The third and fourth tools are the development in a center is preferably facilitated by a specialized development agency or funded by public or private mechanism. It can be illustrated by the example of Taikoo Shing as one of the first successful TODs was Taikoo Shing by Swire Properties Limited. The development started in 1970s. When the Island line started its operation in 1985 plus the opening of the East Harbour Crossing Tunnel in 1989, Swire realized the land use development is profitable. In order to capture the potential gain from MTR system, Taikoo Shing has been diversified in different land uses, with retail, office, commercial and residential functions, and leisure amenities, such as a large shopping mall called City Plaza and the office in the upper part of the building. The development of Taikoo as a TOD is facilitated by Swire as a development agency.
Benefits of TOD
More intensive mixed-use development allows an increase in walking and bicycling within the neighborhood, when a transit connection is added to the mix then auto-free travel to other parts of the metropolitan area become more feasible. Less automobile use means less consumption of fossil fuels, less air pollution, better to the environment. (Reconnecting America)

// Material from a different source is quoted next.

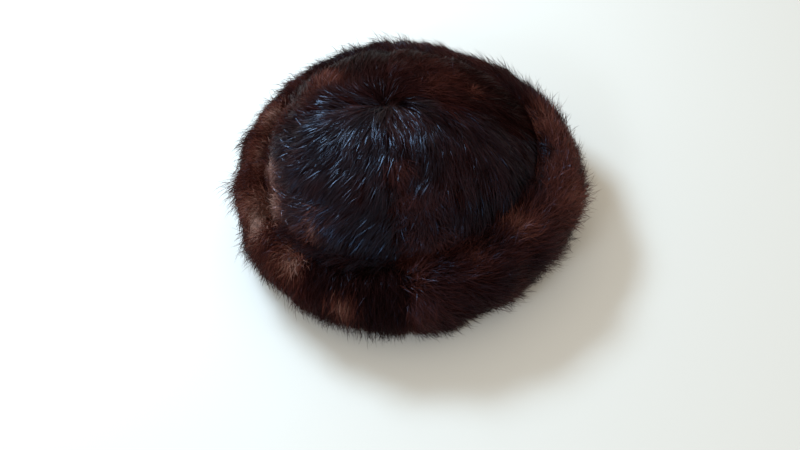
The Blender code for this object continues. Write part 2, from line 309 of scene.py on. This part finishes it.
# Tone and patch weight at settled points. Tone: the zone's, plus the mottle, plus each patch's change
# times its weight. Patch weight: pale patches count up and dark ones down, kept between 0 and 1.
def toneAt(zone, node, points):
    mottle = smoothNoise(points, furTones["mottleSize"], furTones["mottleSeed"])
    tone = furTones[zone] + furTones["mottle"] * mottle
    puff = np.zeros(points.shape[:-1])
    for patch in furPatches[zone]:
        if patch.get("only", node) == node:
            weight = spotWeight(zone, patch, points)
            tone += patch["tone"] * weight
            puff += weight * np.sign(patch["tone"])
    return tone, np.clip(puff, 0, 1)


# Which way the nap lies, in degrees: it turns from straight down by follow * (towards - azimuth), and by
# "turned", which goes evenly from one of these shares to the next
napRows = {
    "crown_front_left": {
        "towards": 235, "follow": 0.15, "shares": [0.0, 0.3, 0.7, 1.0], "turned": [2, -5, -42, -40],
    },
    "crown_front_right": {"towards": 262, "follow": 0.62, "shares": [0.0, 1.0], "turned": [0, 0]},
    "crown_back_right": {"towards": 36, "follow": 0.65, "shares": [0.0, 1.0], "turned": [0, 0]},
    "crown_back_left": {"towards": 60, "follow": 0.62, "shares": [0.0, 1.0], "turned": [0, 0]},
    "brim_left": {"towards": 0, "follow": 0, "shares": [0.0, 0.3, 0.62, 1.0], "turned": [4, 0, -4, -4]},
    "brim_right": {"towards": 0, "follow": 0, "shares": [0.0, 0.3, 0.62, 1.0], "turned": [95, 76, 44, 26]},
}
easedSeams = {  # the nap of both pelts eases to one turn at these seams, so that no parting shows: degrees
    "crown": [
        {"azimuth": 0, "spread": 20, "turned": -18},
        {"azimuth": 180, "spread": 18, "turned": -26},
    ],
    "brim": [{"azimuth": 90, "spread": 20, "turned": 22}],
}


# Heading of the nap at (azimuth, share): its row's, moved towards the seam's by the seam's weight
def napAt(zone, node, azimuth, share):
    nap = napRows[node]
    aim = angleBetween(math.radians(nap["towards"]), azimuth)
    heading = nap["follow"] * aim + np.radians(np.interp(share, nap["shares"], nap["turned"]))
    for seam in easedSeams[zone]:
        heading += sectorWeight(azimuth, seam) * (math.radians(seam["turned"]) - heading)
    return heading


# Mesh from arrays: vertices (n, 3), corner indices, corner counts per face, uv per corner
def meshFromArrays(name, vertices, corners, faceSizes, uv):
    mesh = bpy.data.meshes.new(name)
    mesh.vertices.add(len(vertices))
    mesh.vertices.foreach_set("co", vertices.astype(np.float32).ravel())
    mesh.loops.add(corners.size)
    mesh.loops.foreach_set("vertex_index", corners.astype(np.int32).ravel())
    mesh.polygons.add(len(faceSizes))
    starts = np.concatenate([[0], np.cumsum(faceSizes)[:-1]])
    mesh.polygons.foreach_set("loop_start", starts.astype(np.int32))
    mesh.uv_layers.new(name="OFBake")
    mesh.uv_layers["OFBake"].uv.foreach_set("vector", uv.astype(np.float32).ravel())
    mesh.update(calc_edges=True)
    mesh.shade_smooth()
    made = bpy.data.objects.new(name, mesh)
    scene.collection.objects.link(made)
    return made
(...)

Both individuals and community can capture monetary benefits, in the form of greater mortgage borrowing power and lower development costs of building expensive parking. In short, TOD can be a development paradigm that is more socially and environmentally sustainable, and that contributes to higher quality of life. Moreover, existing historic neighborhoods can be preserved and enhanced by the proximity of more diverse housing, shopping and entertainment choices while the increases in traffic are minimal.
The railway transit system is still under extension and Hong Kong population is surging, believing that Hong Kong will continue to develop at a fast pace. The development of TOD is beneficial to Hong Kong in the sense that sustainable transportation can be achieved and the government should try to better plan the development of land use so as to utilize the limited land resources.